Reputation: 1235
I have a very large pandas.Series
of shape (200000, )
containing dict
(s)
In[11]: series.head()
Out[12]:
train-1 {u'MI vs KKR': 7788, u'India vs Australia 2nd ...
train-10 {u'England Smarter with the Ball': 92, u'Dhoni...
train-100 {u'Star Sports 4': 13, u'Manchester United vs ...
train-1000 {u'SRH vs RCB': 701, u'KKR vs KXIP': 1042, u'M...
train-10000 {u'MI vs KKR': 304, u'Yeh Rishta Kya Kehlata H...
Name: titles, dtype: object
I want to create a DataFrame
from the series - which could have been done by:
df = pd.DataFrame(series.values.tolist(), index=series.index).fillna(0)
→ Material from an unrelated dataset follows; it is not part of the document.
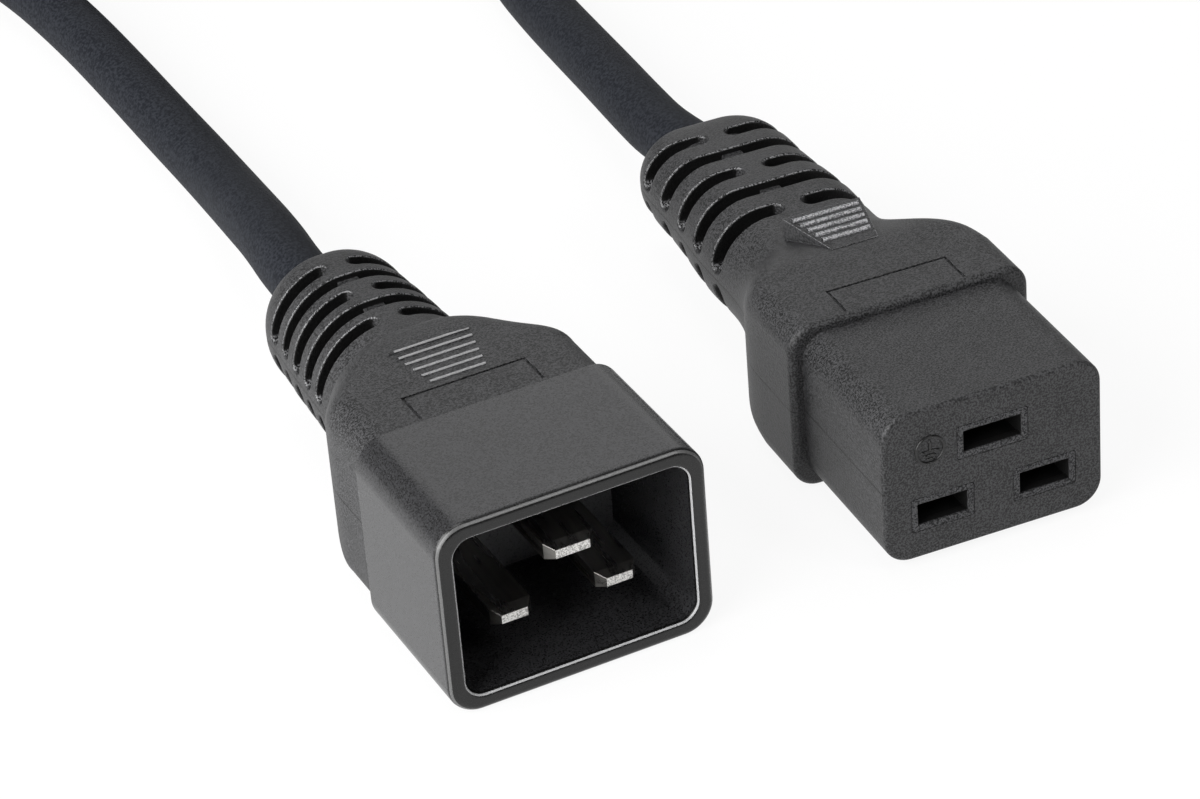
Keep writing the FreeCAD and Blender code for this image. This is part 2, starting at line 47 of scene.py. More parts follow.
faceLow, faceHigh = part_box("connector_overmould")
faceY = faceLow[1]                                  # the connector's mating face
connectorAxis = sum(corner[2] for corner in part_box("connector_sheath_end")) / 2
plugAxis = sum(corner[2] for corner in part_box("plug_sheath_end")) / 2
coilLow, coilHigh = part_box("cord_coil")
coilMiddle = (coilLow + coilHigh) / 2 / mm


camera = dict(
    place=(-187.7, -368.7, 291.1),      # mm: x, y from the mating face, height over the floor
    aim=(-27.74, 49.92, 0.0),           # mm: the floor point in the middle of the view
    roll=-4.78,                         # degrees, more is anticlockwise seen from behind
    lens=132.05,                        # mm, as is the sensor
    sensor=36,
    clipStart=0.01,
)


def fromFace(point):
    # millimetres counted from the mating face to metres in the frame
    x, y, z = point
    return Vector((x * mm, faceY + y * mm, z * mm))


def makeCamera():
    data = bpy.data.cameras.new("camera")
    data.lens = camera["lens"]
    data.sensor_width = camera["sensor"]
    data.clip_start = camera["clipStart"]
    item = bpy.data.objects.new("camera", data)
    bpy.context.scene.collection.objects.link(item)
    heading = fromFace(camera["aim"]) - fromFace(camera["place"])
    turn = heading.to_track_quat("-Z", "Y").to_matrix().to_4x4()
    roll = Matrix.Rotation(math.radians(camera["roll"]), 4, "Z")
    item.matrix_world = Matrix.Translation(fromFace(camera["place"])) @ turn @ roll
    bpy.context.scene.camera = item


makeCamera()
print("camera ready")


cord = dict(
    # sizes and places in mm
    diameter=8.1,
    length=2000,
    turnDiameter=94,        # at the middle of the turns
    turns=5.5,
    pointsPerTurn=24,
    stepFrom=0.72,          # the share of a turn after which it steps over to the next one
    straight=9,             # out of the plug
    fromConnector=[
        (-0.8, 48.8, 9.7), (-0.2, 60.2, 8.6), (0.8, 71.5, 7.2), (1.6, 83.5, 5.9), (2.3, 97, 4.8),
        (3.3, 112, 4.2), (6.6, 129, 4.05), (12.2, 147, 4.05), (21.9, 166, 4.05), (26.5, 187, 4.05),
    ],
    toPlug=[
        (-79.9, 186.5, 11.6), (-68.2, 165.5, 8.0), (-59.3, 146.5, 4.9), (-56.2, 128, 4.05),
        (-54.9, 111, 4.05), (-54.0, 96, 4.05), (-53.3, 82.5, 4.5), (-53.5, 70.2, 6.1),
        (-54.5, 58.4, 9.0), (-55.2, 47.4, 11.3),
    ],
    endSlice=1.2,           # of the sheath's ends, whose middles give the way out of the plug
    bevelSteps=9,
    stepsPerPoint=6,
)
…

From the above code it's clear that I want to create a column for every unique key from all the dictionaries and fill up the numerical value if present in the dictionary if not fill it with zero - which is done by fillna(0)
:
It is not possible to show what I want for my dataset but in a nutshell below is the code for what I want to do using small dummy data:
small_series = pd.Series([{'a':1, 'b': 2}, {'b': 3, 'c': 4}])
small_series
Out[15]:
0 {u'a': 1, u'b': 2}
1 {u'c': 4, u'b': 3}
dtype: object
pd.DataFrame(small_series.values.tolist()).fillna(0)
Out[17]:
a b c
0 1.0 2 0.0
1 0.0 3 4.0
Well this is straight forward, but a problem arises when the dictionary is HUGE and when I use the above technique it takes up all my RAM(16Gigs) and half of my SWAP memory(32 Gigs) and even then it never stops!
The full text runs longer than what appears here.